This assumes that $a$ and $c$ have the same prime factors, which is not a given.

Also, as just a side advice, it helps with making proofs more readable (to others, and even yourself) to use consistent, easy to follow notation. The posted proof uses:

$b^2 = p_1^{\alpha_1} \cdot p_2^{\alpha_2} \ldots p_n^{\alpha_n}$

$c^2 = r_1^{2\beta_1}\cdot r_2^{2\beta_2} \ldots r_n^{2\beta_n}$

Using $\alpha_i$ for twice the exponent of prime factors of $b$ vs. $\beta_i$ for exponents of prime factors of $c$ doesn't make it any easier to follow.
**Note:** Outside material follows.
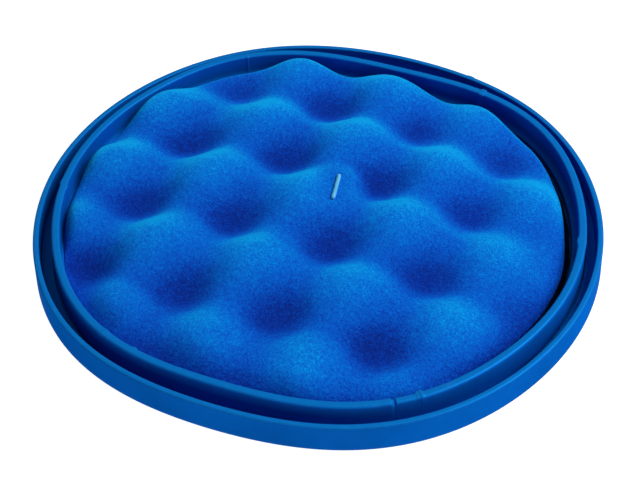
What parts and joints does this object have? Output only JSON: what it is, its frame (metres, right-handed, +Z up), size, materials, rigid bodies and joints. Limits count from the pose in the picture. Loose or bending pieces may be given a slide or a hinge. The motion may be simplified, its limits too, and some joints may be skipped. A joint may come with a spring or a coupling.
{
  "type": "sponge filter cartridge",
  "caption": "Washable convoluted foam filter in a rounded-square frame of nested plastic rings, with a felt backing and a spoked support grille.",
  "frame": {"origin": "centre of the frame's outline on the plane it rests on, the lower edge of the outer wall", "axes": "+Z up through the filter, towards the convoluted face; +Y along the outline's line of symmetry; +X along its longer side"},
  "size_m": [0.1502, 0.1434, 0.0172],
  "materials": {
    "frame_plastic": "satin moulded blue plastic",
    "ring_plastic": "satin moulded blue plastic",
    "grille_plastic": "satin moulded blue plastic",
    "seal_rubber": "matt black cellular rubber",
    "felt": "dark navy needled felt",
    "foam": "fine open-cell foam with a flocked, velvety face",
    "nylon": "translucent pale blue nylon"
  },
  "bodies": {
    "frame": {"outer_frame": "frame_plastic", "face_seal": "seal_rubber"},
    "basket": {"inner_ring": "ring_plastic", "support_grille": "grille_plastic"},
    "media": {"foam_pad": "foam", "felt_backing": "felt", "tag_pin": "nylon"}
  },
  "joints": [
    {"name": "basket_lift", "type": "slide", "parent": "frame", "child": "basket", "axis": [0, 0, 1], "range_m": [0, 0.03]},
    {"name": "media_lift", "type": "slide", "parent": "basket", "child": "media", "axis": [0, 0, 1], "range_m": [0, 0.03]}
  ]
}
Below is my alternative writeup of what is essentially the same proof...

Assume that $a = b^2/c^2$ which is equivalent to $ac^2=b^2$. Let $p_1, p_2, \dots, p_n$ be the prime factors that divide either of $a,b,c$ so that $a = p_1^{\alpha_1}p_2^{\alpha_2}\dots p_n^{\alpha_n}\,$, $b = p_1^{\beta_1}p_2^{\beta_2}\dots p_n^{\beta_n}\,$, $c = p_1^{\gamma_1}p_2^{\gamma_2}\dots p_n^{\gamma_n}\,$, where $\alpha_i, \beta_i,\gamma_i$ are non-negative integers (some can be $0\,$, for example $\alpha_k=0$ if $p_k$ does not divide $a$).
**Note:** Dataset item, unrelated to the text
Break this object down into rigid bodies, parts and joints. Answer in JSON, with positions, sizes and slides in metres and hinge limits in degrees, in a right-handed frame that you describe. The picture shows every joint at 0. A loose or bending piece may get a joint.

Then, by the unique factorization theorem (also known as FTA), the powers of each prime on the two sides of the equality $ac^2=b^2$ must be equal, therefore:

$$ \alpha_i+2\gamma_i = 2\beta_i $$

It follows that $\alpha_i = 2(\beta_i-\gamma_i)\,$ is even, but in that case each prime factor of $a$ occurs at an even power, therefore $a$ is a perfect square, in fact $a=\big(p_1^{\beta_1-\gamma_1}p_2^{\beta_2-\gamma_2} \dots p_n^{\beta_n-\gamma_n}\big)^2$ which proves the contrapositive of the problem statement, and so the statement itself.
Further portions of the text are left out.